He studied with his elder brother Charles de Kontski and appeared in public at the age of four, playing a concerto by Pierre Rode. He appeared in St Petersburg, France, Germany and England, making an extraordinary impression. He was praised by the likes of Hector Berlioz and Giacomo Meyerbeer. De Kontski was befriended by Niccolò Paganini in Paris, had some lessons with him, and it was said that he was even bequeathed Paganini's violins and manuscripts. This last claim appears to be without foundation, however, Paganini did give him a signed testimonial, which was published in the Musical World of 21 June 1838:
 Having heard M. de Kontski, aged eleven years, perform several pieces of music on the violin, and having found him worthy of being ranked among the most celebrated artists of the present day, permit me to say, that if he continues his studies in this fine art, he will, in course of time, surpass the most distinguished performers of the age.
(Signed) PAGANINI."

==Career==
Apollinaire de Kontski had a flair for showmanship like his brother Anton de Kontski (1817–1899) - and several other virtuosos among his contemporaries. At one concert in France in 1850, he combined pizzicato and arco in the same piece, then removed all but one string of his violin to play an aria from Meyerbeer's Robert le diable... He also wrote some pieces for violin with only one string, and with five strings (which he called "pentakords").

He also concertised with Theodor Leschetizky, Anton Rubinstein and Alexander Dargomyzhsky. He founded a string quartet, with which ensemble his pianist daughter Wanda played throughout Poland and Russia.

In 1853 he was appointed violinist to the Tsar of Russia. In 1861 he became the inaugural Director of the revived Institute of Music.

On one occasion he introduced the violinist Leopold Auer to Ignacy Jan Paderewski. The then unknown young pianist was chosen to accompany Auer at a recital at the institute.
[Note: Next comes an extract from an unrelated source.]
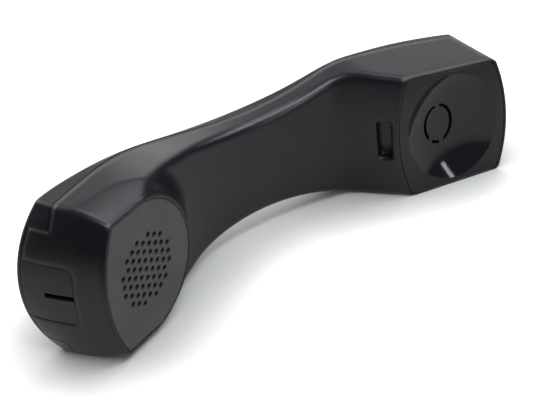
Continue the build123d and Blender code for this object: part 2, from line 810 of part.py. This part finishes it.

His students included Stanisław Barcewicz, Zygmunt Noskowski, Stanisław Taborowski and Konstanty Gorski.

In 1878 he performed at the Paris International Exhibition along with Henryk Wieniawski.

Apollinaire de Kontski composed a violin concerto, a quartet for four violins, 24 Études-Caprices for violin and flute, transcriptions, variations, opera fantaisies (his "Fantasia on Motives from Lucia di Lammermoor" was famous in his day) and numerous other virtuoso pieces, all now forgotten.

==Death==
He died in his home city in 1879, aged 53.